On Sundays though, an hour or two before sunset, a transformation occurred in our home. The long table in our kitchen, whose job day to day was to hold mail and unfinished homework, as well as be a quick pit stop for filling empty bellies, shifted into something much more. Dressed nicely with linen placemats and napkins, the long table became the setting for a family ritual that somehow, in an almost magical way, quieted the differences between us just enough so we could share a meal and get to know each other.

My father at the head of the table was generally a serious man, but became the jovial story-teller for the evening on Sundays. With every juicy steak he served up there was a cheesy joke as its side.
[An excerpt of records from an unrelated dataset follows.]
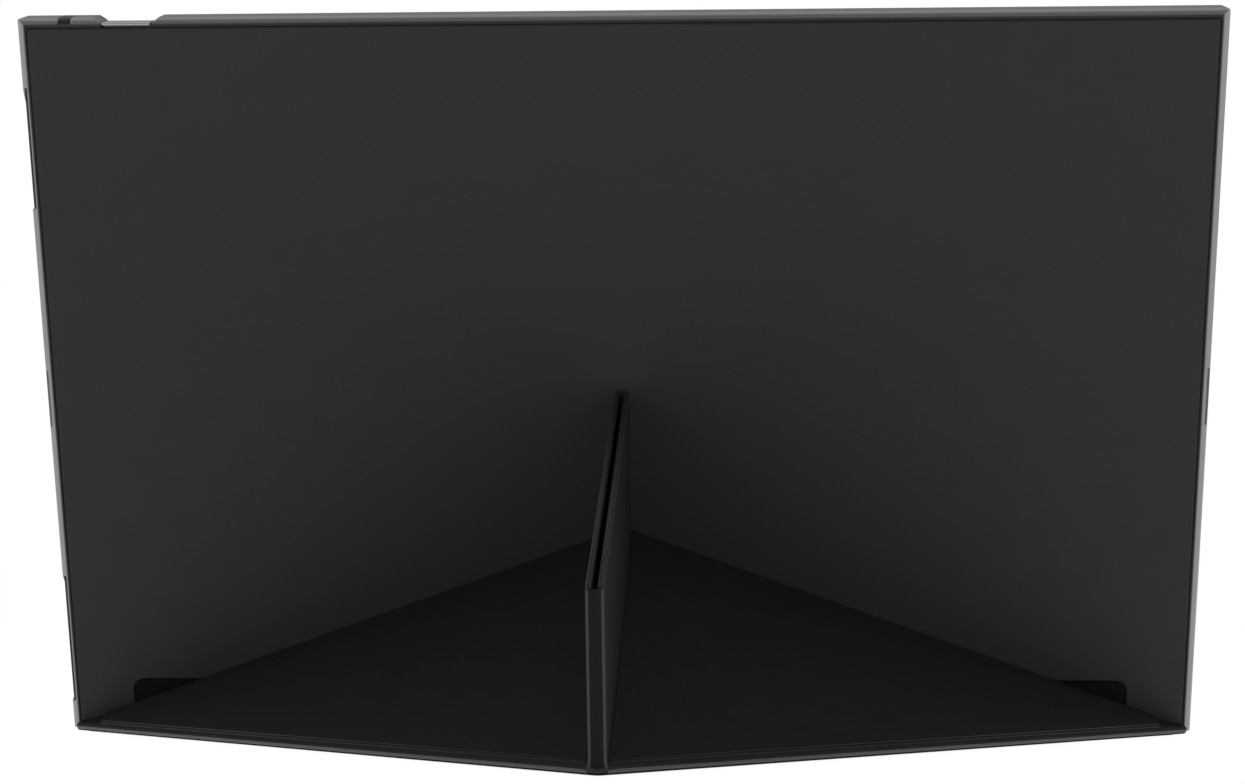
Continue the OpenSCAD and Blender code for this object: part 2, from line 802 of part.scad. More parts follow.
// Polished key: rounded cap in the notch, collar inside the frame, stem on the switch
module power_key() {
    top = body_h - notch_depth + key_proud;
    cap_low = shell_low + shell_h + key_gap + key_travel;
    front = port_z + menu_key_t - key_gap;
    back = rim_step + fit_gap;
    collar_top = key_wall_y - key_gap;
    color("#d8d8d8") stood_up() {
        translate([power_x, 0, 0]) rotate([90, 0, 90])
            linear_extrude(power_key_w, center = true) polygon(concat(
                [[cap_low, back]],
                [for (a = [-90:15:0]) [top - key_round * (1 - cos(a)), back + key_round * (1 + sin(a))]],
                [[top, front], [collar_top - eps, front]],
                [[collar_top - eps, shell_t + key_gap], [cap_low, shell_t + key_gap]]
            ));
        plate(
            power_x - power_key_w / 2 - collar_lip, power_x + power_key_w / 2 + collar_lip,
            collar_top - key_collar, collar_top, shell_t + key_gap, front
        );
        translate([power_x, collar_top - key_collar - stem_len / 2 + eps, port_z])
            cube([stem_w, stem_len, stem_w], center = true);
    }
}

module menu_key(place) {
    out = half_w - cutout_depth + key_proud;
    collar_out = key_wall_x - key_gap;
    mid = menu_y + place * menu_key_pitch / 2;
    color("#4a4a4a") stood_up() {
        into_side(out, mid, port_z, out - collar_out + eps) slot_shape(menu_key_len, menu_key_t);
        into_side(collar_out, mid, port_z, key_collar)
            slot_shape(menu_key_len + 2 * collar_lip, menu_key_t + 2 * collar_lip);
        into_side(collar_out - key_collar + eps, mid, port_z, stem_len) square(stem_w, center = true);
    }
}

module menu_up_key() {
    menu_key(1);
}

module menu_down_key() {
    menu_key(-1);
}

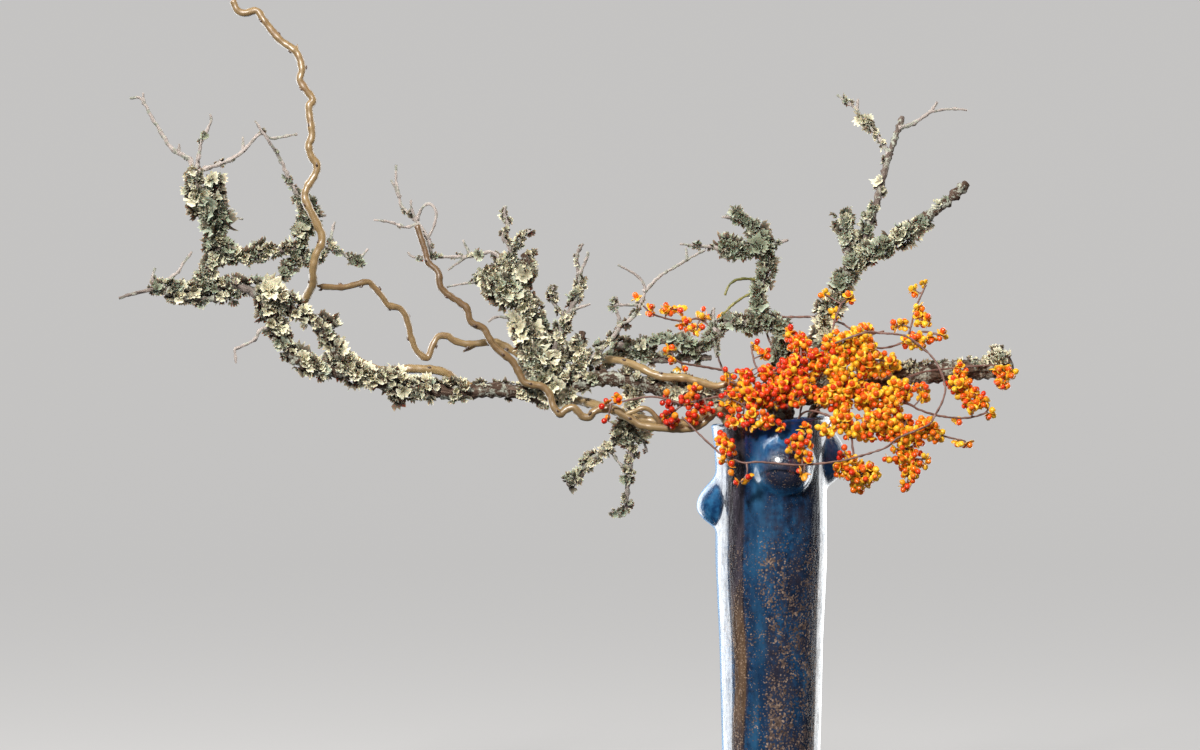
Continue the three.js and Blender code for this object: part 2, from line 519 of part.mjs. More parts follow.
// Three stems of peeled willow. Each leaves the mouth over the left side of the rim.
const TALL_WILLOW = [
  { sides: 5, radii: [4.6, 3], points: [[-30, -18, 200], [-38, -19, 380], [-40, -19, 415], [-43, -19, 434],
    [-52, -20, 447], [-62, -21, 446], [-74, -23, 437], [-90, -25, 436], [-113, -25, 438], [-141, -22, 443],
    [-155, -14, 449], [-168, -4, 453], [-179, 4, 456], [-190, 12, 459], [-201, 17, 461], [-225, 20, 463],
    [-260, 20, 468], [-306, 18, 475], [-321, 13, 484], [-331, 10, 489], [-351, 8, 491], [-369, 9, 491],
    [-380, 12, 489], [-398, 16, 492], [-422, 18, 505], [-446, 17, 528], [-462, 10, 546], [-467, 2, 557],
    [-463, -10, 566], [-458, -20, 577], [-458, -27, 590], [-455, -30, 605], [-450, -31, 615],
    [-449, -31, 625], [-455, -31, 638], [-461, -31, 650], [-466, -30, 662], [-464, -29, 672],
    [-456, -28, 685], [-454, -28, 695], [-460, -28, 704], [-462, -28, 715], [-459, -28, 725],
    [-462, -26, 752], [-458, -25, 760], [-465, -24, 770], [-471, -23, 780], [-469, -22, 792],
    [-475, -20, 808], [-491, -16, 820], [-506, -13, 838], [-514, -11, 849], [-525, -10, 847],
    [-533, -9, 849], [-538, -8, 859]] },
  { sides: 3, radii: [1.6, 1.2], points: [[-473, -20, 806], [-474, -20, 816]] },
];

const MIDDLE_WILLOW = [
  { sides: 5, radii: [4, 3], points: [[-24, -30, 240], [-29, -31, 380], [-33, -30, 415], [-37, -29, 436],
    [-44, -31, 449], [-54, -33, 449], [-72, -35, 434], [-91, -36, 431], [-126, -36, 434], [-137, -35, 439],
    [-154, -34, 449], [-166, -33, 451], [-176, -32, 449], [-182, -31, 443], [-189, -31, 444],
    [-197, -31, 452], [-204, -31, 451], [-211, -31, 446], [-218, -30, 454], [-221, -29, 465],
    [-228, -29, 473], [-237, -29, 475], [-247, -29, 478], [-252, -29, 487], [-258, -29, 498],
    [-266, -30, 505], [-276, -30, 513], [-282, -31, 522], [-288, -31, 532], [-300, -32, 538],
    [-304, -32, 551], [-311, -32, 557], [-325, -32, 567], [-331, -32, 575], [-333, -31, 588],
    [-343, -29, 598], [-346, -28, 610], [-354, -26, 634]] },
  { sides: 3, radii: [2.4, 2.4], points: [[-147, -35, 445], [-136, -37, 449], [-128, -38, 452],
    [-119, -37, 448], [-108, -36, 432]] },
];

const LOW_WILLOW = [
  { sides: 5, radii: [4.2, 2], points: [[-14, -18, 240], [-20, -20, 380], [-20, -20, 430], [-22, -19, 460],
    [-31, -18, 474], [-44, -17, 476], [-56, -17, 474], [-71, -17, 478], [-86, -17, 482], [-106, -17, 483],
    [-118, -15, 486], [-132, -8, 493], [-150, 4, 499], [-168, 14, 501], [-190, 20, 502], [-246, 26, 504],
    [-256, 26, 508], [-266, 26, 514], [-276, 25, 518], [-303, 23, 516], [-316, 22, 519], [-324, 21, 524],
    [-333, 19, 523], [-339, 17, 513], [-344, 16, 502], [-354, 15, 509], [-360, 14, 523], [-362, 13, 533],
    [-366, 12, 545], [-372, 11, 552], [-383, 9, 555], [-388, 8, 562], [-398, 6, 574], [-405, 4, 578],
    [-426, 0, 573], [-441, -4, 573], [-454, -8, 574]] },
  { sides: 3, radii: [1.8, 1.3], points: [[-290, 24, 517], [-308, 26, 508]] },
];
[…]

He would recount stories from his younger years, or sometimes those of our grandparents’. No matter what the story, there was always a punch line, which would generally draw an exasperated sigh from our mother, signaling that perhaps this story was somewhat exaggerated for comedic effect.

In perfect balance to his meaty steaks and cheery chatter, my mother served up her potatoes and salad along with a verbal newsletter of the comings and goings of family and friends. Birthdays, upcoming celebrations for new babies or marriages and recent accomplishments at jobs were all shared across the table, as well as the tastier tidbits of information that she was hearing through the grapevine. She had her children’s full attention this one night a week, so it was important she share the information with us now as to not risk hearing later, “Mom – you never told me cousin Johnny was getting married?!”

Sitting between our parents at either end of the table, my three older brothers and I would split time between our parents’ conversations and that of our own. I cannot even remember our specific conversations, whether it was music or sports or politics, but I know that we actually talked to each other, about something! And little by little, Sunday by Sunday, we became more than just siblings, we became friends–with each other and with our parents.

The phrase “creature of habit” could very well have been invented in our family. Sunday Family Dinner’s menu every week was (is) steak, potatoes and salad. On occasion and by request only, my father would grill up some fish or burgers along with the steak. But the steak, potatoes and salad always remained the principal of the meal. It was the consistency, something comforting you could count on each week, that brought us back home no matter what and made Sunday Family Dinners a success.

The four siblings are now split between two cities in two states, so Sunday Family Dinner goes to the town that Mom and Dad claim as home for the time. Over the years we’ve added spouses and nieces and nephews to the long table. My father repeats some of his stories from years ago and my mother finds herself forgetting which set of children she has already shared certain family updates with – do the Austin kids know this or was it the Fayetteville kids she told? But little by little, Sunday by Sunday, we continue to share our lives around a long table filled with simple good foods and friends.